The stated villain of Philosophies of Nature is not Hegelianism but rather ‘neo-Fichteanism’. It is Grant’s ‘Philosophies of Nature After Schelling‘, which takes up the issue of graduating Schelling to escape the accoutrements of Kantian and Fichtean narrow transcendentalism. Grant frees Schelling from the grips of narrow minded inertness and mechanicality in nature that Kant and Fichte had presented nature with. This idea is the Deleuzean influence on Grant. Manuel De Landa makes a vociferous case in this regard. According to De Landa, the inertness of matter was rubbished by Deleuze in the way that Deleuze sought for a morphogenesis of form thereby launching a new kind of materialism. This is the anti-essentialist position of Deleuze. Essentialism says that matter and energy are inert, they do not have any morphogenetic capabilities. They cannot give rise to new forms on their own. Disciplines like complexity theory, non-linear dynamics do give matter its autonomy over inertness, its capabilities in terms of charge. But its account of the relationship between Fichte and Schelling actually obscures the rich meaning of speculation in Hegel and after. Grant quite accurately recalls that Schelling confronted Fichte’s identification of the ‘not I’ with passive nature – the consequence of identifying all free activity with the ‘I’ alone. For Grant, that which Jacobi termed ‘speculative egotism’ becomes the nightmare of modern philosophy and of technological modernity at large. The ecological concern is never quite made explicit in Philosophies of Nature. Yet Grant’s introduction to Schelling’s On the World Soul helps to contextualise the meaning of his ‘geology of morals’.
What we miss from Grant’s critique of Fichte is the manner by which the corrective, positive characterisation of nature proceeds from Schelling’s confirmation of Fichte’s rendering of the fact of consciousness (Tatsache) into the act of consciousness (Tathandlung). Schelling, as a consequence, becomes singularly critical of contemplative speculation, since activity now implies working on nature and thereby changing it – along with it, we might say – rather than either simply observing it or even experimenting upon it.
In fact, Grant reads Schelling only in opposition to Fichte, with drastic consequences for his speculative realism: the post-Fichtean element of Schelling’s naturephilosophy allows for the new sense of speculation he will share with Hegel – even though they will indeed turn this against Kant and Fichte. Without this account, we are left with the older, contemplative understanding of metaphysical speculation, which leads to a certain methodologism in Grant’s study. Hence, ‘the principle method of naturephilosophy consists in “unconditioning” the phenomena’. Relatedly, Meillassoux defines the ‘speculative’ as ‘every type of thinking’ – not acting, – ‘that claims to be able to access some form of absolute’.

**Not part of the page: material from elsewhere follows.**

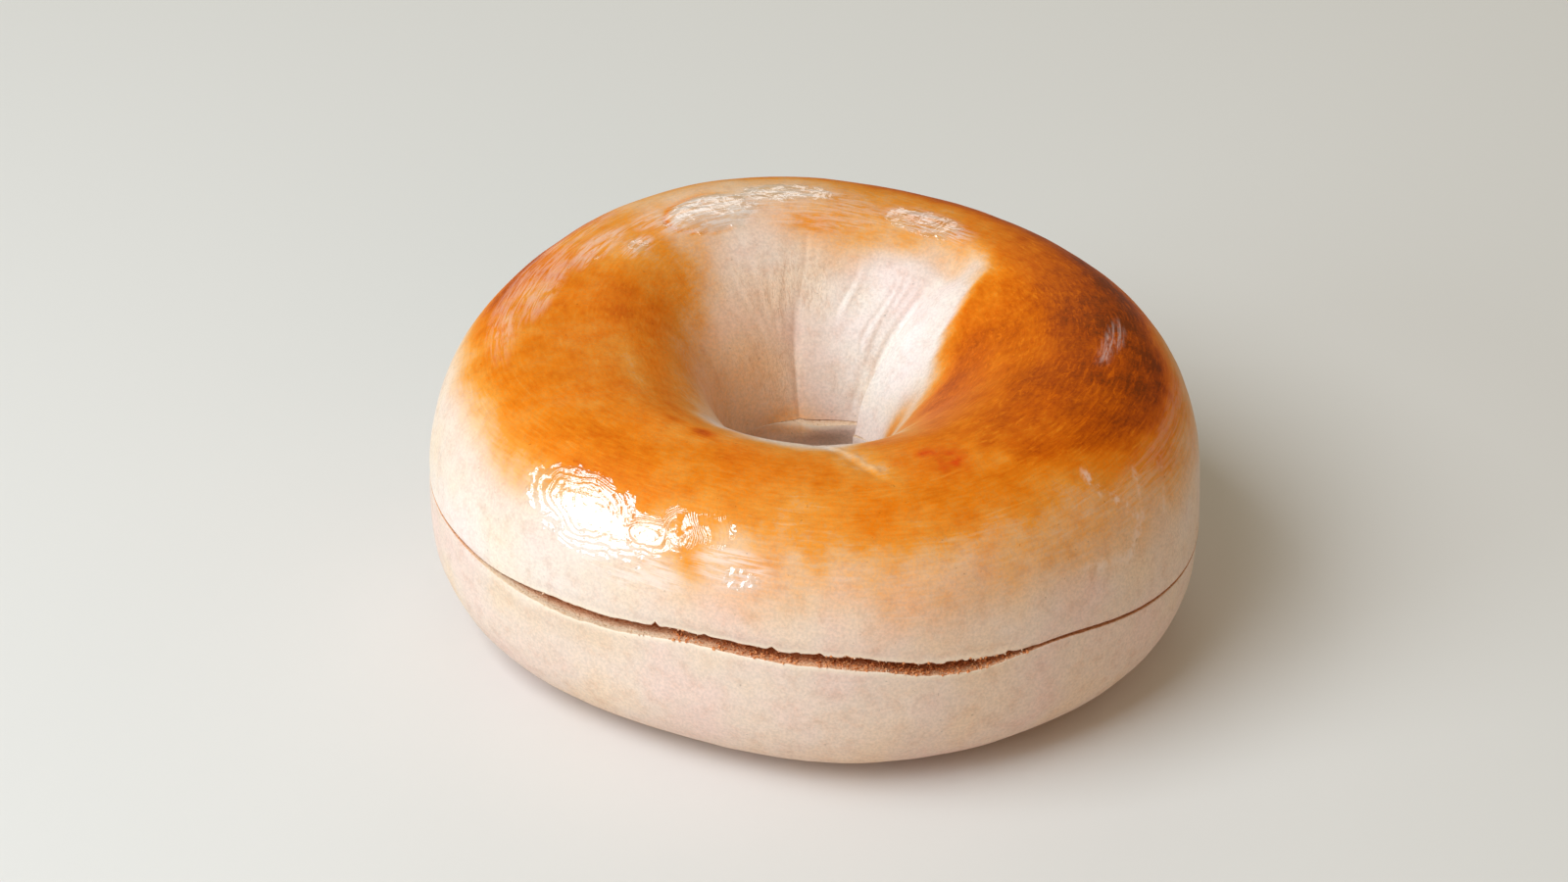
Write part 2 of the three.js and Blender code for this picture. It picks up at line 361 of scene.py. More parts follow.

In direct contrast to this approach, the collective ‘system programme’ of Hegel, Schelling and Hölderlin was not a programme for thinking alone. Their revolutionised sense of speculation, from contemplation of the stars to reform of the worldly, is overlooked by today’s speculative realism – a philosophy that, ‘refuses to interrogate reality through human (linguistic, cultural or political) mediations of it’. We recall that Kant similarly could not extend his Critique to speculative reason precisely on account of his contemplative determination of pure reason (in terms of the hierarchical gap between reason and the understanding). Grant’s ‘geology of morals’ does not oppose ‘Kanto-Fichtean philosophy’, as he has it, but rather remains structurally within the sphere of Kant’s pre-political metaphysics.